We’re feeling really sad we can’t meet because of these frightening conditions. We were so excited of our staying but the nature won. Not for the first time and not for the last. But the most important is you are safe now. We hope you’ll be able coming back home nearly soon.
Hi Chris, I have been very concerned for you and your home, so very glad to see your post and to know that you are well and safe. I pray that all the others in your area as well as their homes will be safe also.
So glad to see this post. Have been checking your site regularly since I heard of the fires. Thinking of you in this dreadful upset. Hoping for rain, for your home and your garden.
The pictures you have posted bring this story out of the tv and newspapers and give it a very real and frightening face. Thanks for posting them.
Stay safe with your friends. Pat
Hello Chris, you are safe in Bella Coola – and your two dogs. That is great news. Your photographs took our breath away, we scrolled through once quickly and then a second and third time and really looked at them – the photographs and your description gave us a view of how bad this is becoming. Your photographs are quite a record. We hope you maybe on the Island in the Autumn. It would be good to see you then. Be safe.
Anne and John Silins, Chemainus
Oh my goodness! When I heard about William’s Lake on NPR I immexiately went to your blog. Please know I am upholding you and your animal friends and neighbors. Extraordinary pictures and words that you write to describe them and your experiences!
Linda in Idaho
Oh my goodness! When I heard about WilliamLake on NPR I immexiately went to your blog. Please know I am upholding you and your animal friends and neighbors. Extraordinary pictures and words that you write!
Linda in Idaho
So glad you and your boys are safe. Hoping your beautiful house and garden will be ok. You have all our best wishes for a quick return home.
Wow, relieved to read your post. I was reserved to be part of the Nuk Tessli trip this year with you as our guide. I have been worried about you, your pets, and your home you worked so hard for. Sure hope the fire misses you and all your friends and neighbors.
Our province is being tested to the limit. What a summer to remember. The really good part I see is all the wonderful people pulling together to help each other. There are so many heroic stories out there of animal rescues too. Very emotional time.

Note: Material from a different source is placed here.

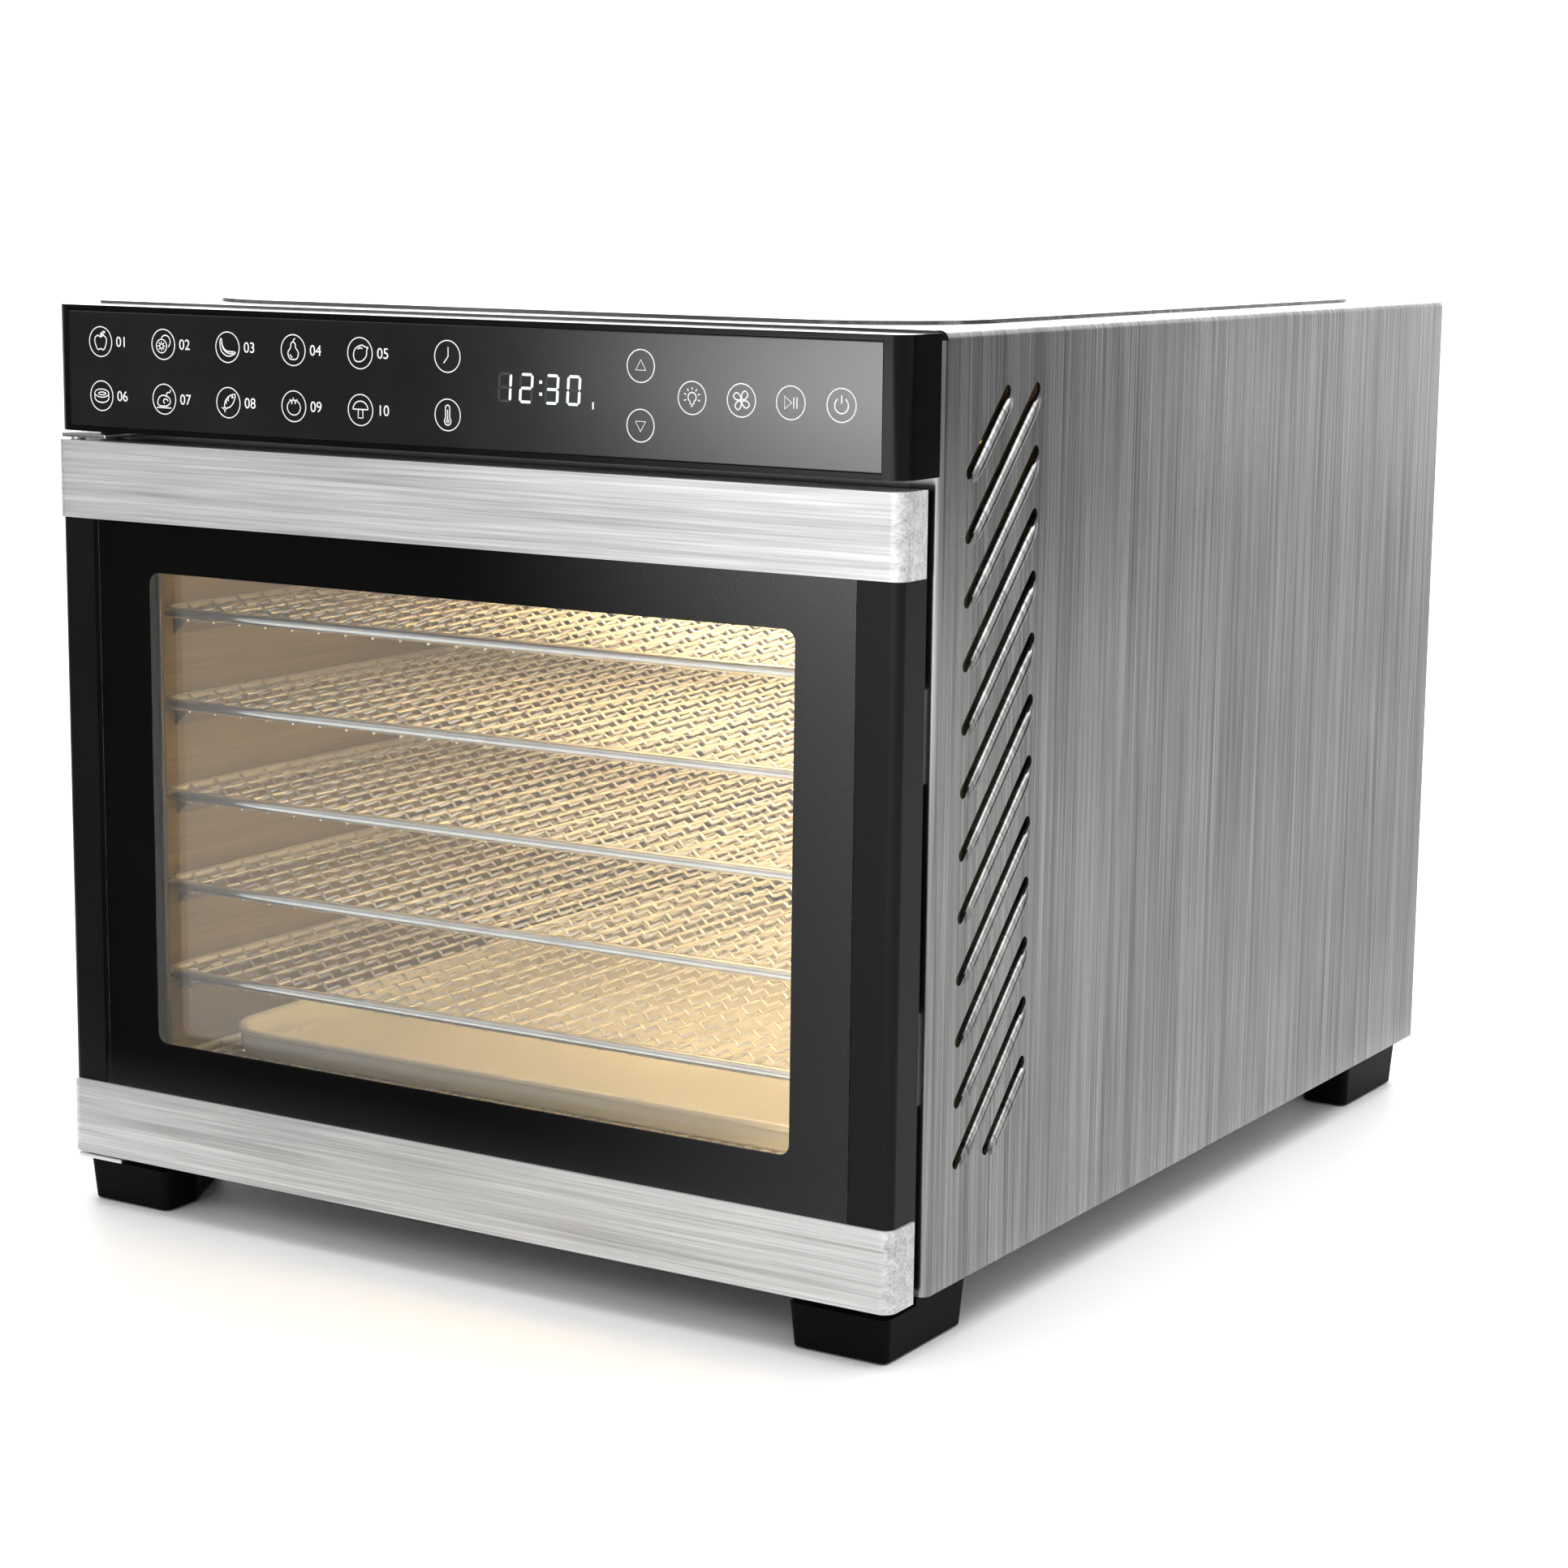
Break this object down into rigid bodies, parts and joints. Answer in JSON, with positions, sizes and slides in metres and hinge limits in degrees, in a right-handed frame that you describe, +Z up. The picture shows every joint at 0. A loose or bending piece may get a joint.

Stay safe Chris. As usual you put up some amazing pictures. Let us all know when this are really safe again.
One hell of a story!
We have so much rain here; I’m sure you (and everyone else in fire country) wouldn’t mind it right now.
Certainly hope it doesn’t last as long as that one in Ft. McMurray of last year.
Glad to hear you are safe.
Hope your home survives unscathed.
Hi Chris, this shocked me, I didn´t even have breakfast, because I had to read your blog- holy smoke!!! And WL evacuated!!! I think of all the animals out there, wildlife, cows…
Thank goodness, you were able to get your dogs and secure some of your belongings!
It´s one thing, to write and read about it later, but to be in the middle of uncertainty, not knowing what is really going on, which way to turn, what to do first… good thing, your friend was there, also having some fire fighting experience!!! You are a tough cooky and I admire you and all the people, who help neighbors, digging fire breaks, and so on, and to think of all the firefighters and organizers. I wish for a lot of rain and hardly any wind to you and the region! My thoughts are with you!!! Alice
Good to hear that you’re ok, thinking of you and all the others in the Kleena Kleene area a lot…
Thinking about you every day and keeping my fingers crossed that your story has a happy ending and soon. And you are right: you are in a good spot compared to those evacuees that are staying in parking lots or lost their homes. It’s all a matter of perspective. Good you are able to be thankful despite the stressful circumstances.
Stay safe, Chris. I am so saddened for my friends in Ashcroft and Cache Creek who lost everything. I am now living on Vancouver Island.
Scary stuff, fires. I was visiting Naples, Florida this past March when fires hit. Had to stay inside due to smoke. That was enough for me -no evacuations. You do well to keep your wits about you with such calm…and still post with pics!
Thinking of you,
Glad to hear you are safe and sound. Fire is so very finite with “stuff” and stirs up so many emotions. I hope you, the dogs and your friends and neighbours all come through this event unscathed.
So relieved to hear from you. Bella coola, good choice. We are so frightened for all,people property and livestock. Sure hope all are safe and saved.
I’m so glad to see your post! I’ve been checking every day to see how things were going with you. We’ve never met or spoken, but I really enjoy your books and you’ve been an inspiration to my husband and I. Good luck, and I dearly hope your beautiful home that you’ve worked so hard on is spared!
So glad to see your post Chris! I have been wondering how you were making out. So glad that you and your dogs are safe.
You’ve worked so hard on your home.
I hope all will be well for you.
I’m so sorry Chris about the fires in your area, I saw on the news tonight that the majority of states in the western part of the U.S. have major fires going on in them. We are so fortunate here in the northeast – that forest fires are almost unheard of.
We are also getting some nice rains at the present time. I’m sure the farmers would like some drier weather so they can harvest their hay, but most of the gardens are doing splendid.
I was surprised when you told of your friend losing her cabin even though it was located on an island in the lake.
The photos of the black smoke, the fires and the steam clouds look very ominous. I do hope things clear up for you soon and you can get back to your cabin, your garden and your normal life …. which is anything but normal!